INA381: Differential input range and reset function

INA381: Differential Input Impedance

Zeki Sisman
Intellectual 320 points
Part Number: INA381

Hi,

I am using INA381A1 (20V/V gain) for a current sensing application. My sense resistance is 1.025R. I also designed a resistor divider at the input of INA381A1 with 200R-200R-200R as shown below. I cannot reduce the sense resistance due to some other reasons so I need the attenuator.

From the datasheet, using gain error factor, and from the internal model given by TI in (https://e2e.ti.com/support/amplifiers/f/14/t/675407) I deducted that input stage of INA381A1 acts like (1250R//25000R)+(1250R//25000R) = 2380Ω differential impedance. 

Then from V(Rsense) to V(INA381A1_out) I am calculating the overall gain as = ((2380R//200R)/((2380R//200R) + 400R)) x 20 = 6.31.

My questions are:

  • In TINA Spice I cannot observe the input resistance voltage attenuation behavior. I see that my divider creates perfect 1/3 division. And from input to output I see 20/3 gain. Is it because the Rint of INA381A1 is not modeled in the spice model?
  • Is the calculated 2380Ω differential input impedance correct? I don't understand why it is not directly given in the datasheet and instead some equations are given for a "gain error factor", so perhaps I am making an incorrect assumption.
  • If 2380Ω calculation is correct, what is the tolerance level of the internal resistances of INA381A1?

Kind regards,

Zeki

 

  • 0
    TI__Mastermind 32395 points

    Hey Zeki,

    You are right to use Equation (2) of INA381 datasheet to derive the effective input differential resistance of the device; however, I believe it is 2.5kΩ nominal with a tolerance of +/-20% over process and temperature. Equation 2 of datasheet incorporates this resistance when determining the new circuit gain after inserting input filter resistors.

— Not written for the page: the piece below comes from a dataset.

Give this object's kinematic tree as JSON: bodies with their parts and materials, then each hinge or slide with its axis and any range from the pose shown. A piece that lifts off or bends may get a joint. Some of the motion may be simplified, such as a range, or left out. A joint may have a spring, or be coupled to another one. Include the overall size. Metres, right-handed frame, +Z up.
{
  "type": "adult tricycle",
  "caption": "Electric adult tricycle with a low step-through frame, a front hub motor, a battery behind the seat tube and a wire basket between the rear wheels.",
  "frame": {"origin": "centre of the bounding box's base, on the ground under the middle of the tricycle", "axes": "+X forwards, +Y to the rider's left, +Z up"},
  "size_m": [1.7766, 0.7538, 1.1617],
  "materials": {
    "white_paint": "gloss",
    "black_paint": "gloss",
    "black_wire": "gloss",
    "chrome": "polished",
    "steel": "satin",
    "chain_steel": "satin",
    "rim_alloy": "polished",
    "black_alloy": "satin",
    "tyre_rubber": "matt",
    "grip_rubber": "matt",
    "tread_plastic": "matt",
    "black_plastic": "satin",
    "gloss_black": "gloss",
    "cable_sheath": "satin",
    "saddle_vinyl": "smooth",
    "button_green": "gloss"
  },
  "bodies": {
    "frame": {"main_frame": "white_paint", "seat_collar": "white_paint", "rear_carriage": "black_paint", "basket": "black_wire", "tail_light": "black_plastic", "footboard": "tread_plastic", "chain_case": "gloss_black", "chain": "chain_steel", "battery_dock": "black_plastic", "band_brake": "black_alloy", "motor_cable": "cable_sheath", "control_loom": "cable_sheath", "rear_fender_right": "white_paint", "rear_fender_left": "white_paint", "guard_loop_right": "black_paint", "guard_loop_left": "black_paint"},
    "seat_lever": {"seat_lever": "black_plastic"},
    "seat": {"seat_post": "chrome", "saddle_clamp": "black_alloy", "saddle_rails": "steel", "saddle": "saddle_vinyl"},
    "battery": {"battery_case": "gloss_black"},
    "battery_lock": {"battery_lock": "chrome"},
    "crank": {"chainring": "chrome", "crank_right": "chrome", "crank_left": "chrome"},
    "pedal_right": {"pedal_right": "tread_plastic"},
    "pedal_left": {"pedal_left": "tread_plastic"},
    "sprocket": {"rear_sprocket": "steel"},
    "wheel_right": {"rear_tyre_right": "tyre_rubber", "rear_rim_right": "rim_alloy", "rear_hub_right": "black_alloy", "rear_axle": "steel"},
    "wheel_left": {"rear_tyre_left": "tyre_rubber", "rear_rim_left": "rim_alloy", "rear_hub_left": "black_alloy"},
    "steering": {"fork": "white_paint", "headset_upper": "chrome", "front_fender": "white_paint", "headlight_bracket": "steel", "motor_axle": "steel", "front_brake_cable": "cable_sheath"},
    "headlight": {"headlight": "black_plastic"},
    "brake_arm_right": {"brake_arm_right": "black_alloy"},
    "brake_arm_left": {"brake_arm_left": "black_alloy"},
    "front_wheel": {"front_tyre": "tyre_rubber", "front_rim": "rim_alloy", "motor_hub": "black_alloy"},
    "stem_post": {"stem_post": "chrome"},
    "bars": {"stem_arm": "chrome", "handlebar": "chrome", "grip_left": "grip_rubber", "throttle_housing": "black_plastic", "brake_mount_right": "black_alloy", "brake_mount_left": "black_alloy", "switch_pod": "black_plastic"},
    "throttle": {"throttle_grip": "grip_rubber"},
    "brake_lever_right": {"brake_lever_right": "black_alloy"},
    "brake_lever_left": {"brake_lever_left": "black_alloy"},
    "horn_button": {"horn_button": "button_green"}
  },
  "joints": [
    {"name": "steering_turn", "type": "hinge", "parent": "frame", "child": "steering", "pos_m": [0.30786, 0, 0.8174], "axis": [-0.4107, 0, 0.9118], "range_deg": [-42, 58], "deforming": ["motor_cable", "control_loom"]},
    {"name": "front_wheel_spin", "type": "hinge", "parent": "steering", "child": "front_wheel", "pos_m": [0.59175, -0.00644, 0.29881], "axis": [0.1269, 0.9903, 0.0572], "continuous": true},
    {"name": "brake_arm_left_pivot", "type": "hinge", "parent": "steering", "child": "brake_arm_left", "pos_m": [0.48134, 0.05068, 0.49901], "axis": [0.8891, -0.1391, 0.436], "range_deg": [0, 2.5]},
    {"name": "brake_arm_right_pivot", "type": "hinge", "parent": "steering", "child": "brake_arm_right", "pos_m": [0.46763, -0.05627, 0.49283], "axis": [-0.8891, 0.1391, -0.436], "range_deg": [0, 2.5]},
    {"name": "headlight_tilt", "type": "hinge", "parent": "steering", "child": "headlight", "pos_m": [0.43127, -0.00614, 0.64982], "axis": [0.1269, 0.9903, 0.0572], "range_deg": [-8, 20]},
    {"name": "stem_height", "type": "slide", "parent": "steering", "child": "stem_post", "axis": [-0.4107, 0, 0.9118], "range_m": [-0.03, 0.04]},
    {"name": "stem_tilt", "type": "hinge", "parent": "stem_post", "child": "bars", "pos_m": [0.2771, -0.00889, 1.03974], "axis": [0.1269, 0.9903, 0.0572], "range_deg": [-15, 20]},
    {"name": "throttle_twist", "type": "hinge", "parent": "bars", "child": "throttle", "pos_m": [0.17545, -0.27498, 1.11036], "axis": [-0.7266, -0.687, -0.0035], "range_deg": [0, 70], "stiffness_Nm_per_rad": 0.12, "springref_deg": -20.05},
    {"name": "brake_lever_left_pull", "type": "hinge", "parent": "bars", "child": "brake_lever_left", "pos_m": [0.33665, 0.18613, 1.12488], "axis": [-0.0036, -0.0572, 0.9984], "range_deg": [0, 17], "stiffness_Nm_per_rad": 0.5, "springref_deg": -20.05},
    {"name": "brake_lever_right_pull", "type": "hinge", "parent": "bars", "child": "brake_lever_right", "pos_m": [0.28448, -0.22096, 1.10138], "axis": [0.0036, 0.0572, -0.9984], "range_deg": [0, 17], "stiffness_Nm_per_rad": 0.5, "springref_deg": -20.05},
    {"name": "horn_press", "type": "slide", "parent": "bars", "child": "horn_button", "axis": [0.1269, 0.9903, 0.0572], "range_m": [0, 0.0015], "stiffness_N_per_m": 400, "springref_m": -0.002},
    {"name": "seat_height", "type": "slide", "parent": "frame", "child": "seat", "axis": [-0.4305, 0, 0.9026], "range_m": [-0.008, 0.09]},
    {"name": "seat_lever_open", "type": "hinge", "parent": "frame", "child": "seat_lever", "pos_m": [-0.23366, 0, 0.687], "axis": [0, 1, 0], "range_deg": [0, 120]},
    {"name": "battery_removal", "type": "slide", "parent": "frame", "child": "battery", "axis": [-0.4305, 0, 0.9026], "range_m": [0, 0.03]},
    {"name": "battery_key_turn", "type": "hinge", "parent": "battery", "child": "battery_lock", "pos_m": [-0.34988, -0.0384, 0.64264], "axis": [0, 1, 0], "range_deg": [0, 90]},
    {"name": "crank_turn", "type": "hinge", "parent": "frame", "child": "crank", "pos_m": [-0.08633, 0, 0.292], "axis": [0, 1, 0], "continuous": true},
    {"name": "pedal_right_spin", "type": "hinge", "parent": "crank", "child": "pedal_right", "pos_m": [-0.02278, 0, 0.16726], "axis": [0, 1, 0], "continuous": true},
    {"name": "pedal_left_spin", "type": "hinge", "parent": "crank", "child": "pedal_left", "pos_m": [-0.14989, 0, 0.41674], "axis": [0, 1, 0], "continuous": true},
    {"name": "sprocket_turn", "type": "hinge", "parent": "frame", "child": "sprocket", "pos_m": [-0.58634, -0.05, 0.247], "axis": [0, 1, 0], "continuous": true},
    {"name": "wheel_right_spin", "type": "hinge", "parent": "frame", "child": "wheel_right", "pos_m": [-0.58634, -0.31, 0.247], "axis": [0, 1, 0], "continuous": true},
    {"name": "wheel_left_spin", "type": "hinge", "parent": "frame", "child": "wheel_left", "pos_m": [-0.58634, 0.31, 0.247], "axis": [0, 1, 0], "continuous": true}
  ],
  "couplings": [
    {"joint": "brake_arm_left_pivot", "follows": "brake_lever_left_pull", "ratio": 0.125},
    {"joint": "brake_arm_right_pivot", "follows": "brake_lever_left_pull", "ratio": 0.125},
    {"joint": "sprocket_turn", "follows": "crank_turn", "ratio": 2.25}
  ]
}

    Anyway, the model does not appear to incorporate this behavior as it is a behavioral-based model and not a transistor-level model. The best thing is to compare the model with a discrete version of the internal amplifier configuration to determine the behavior. Below I simulated the INA381A1 with TI model and discrete version of internal amplifier. On left I exclude your attenuating resistor and on the right I include the resistor. 

    INA381_inputFilter_gainChange.TSC

    As you can see, the gain does not change for the model according to Equation 2 when inserting the input resistors (R8 and R10 your schematic). The gain is overall attenuated with the 200Ω attenuation resistor. The top-right circuit is correct with a gain of 64.595858mV/10.231984mV = 6.3131 V/V.

    All the resistors inside the INA381 can vary ±20% over process and temperature, so the overall gain error range will increase as you incorporate input resistors to the front-end of INA381. You can use circuit on top-right and vary the resistors and calculate the gain error to determine what the circuit's gain error range will become.

    Best,

    Peter

  • 0 in reply to Peter Iliya
    Intellectual 320 points

    Hey Peter,

    Thank you for clarification! 

    Just a minor remark, you said that the 2.5kΩ looks like the effective differential input impedance. However right after the 2.5kΩ the following differential amplifier part also has 50kΩ differential input impedance which acts parallel to the 2.5kΩ inside the IC.

    So 2.5kΩ // 50kΩ then becomes the total equivalent input impedance which is 2.38kΩ.

    Kind regards,

    Zeki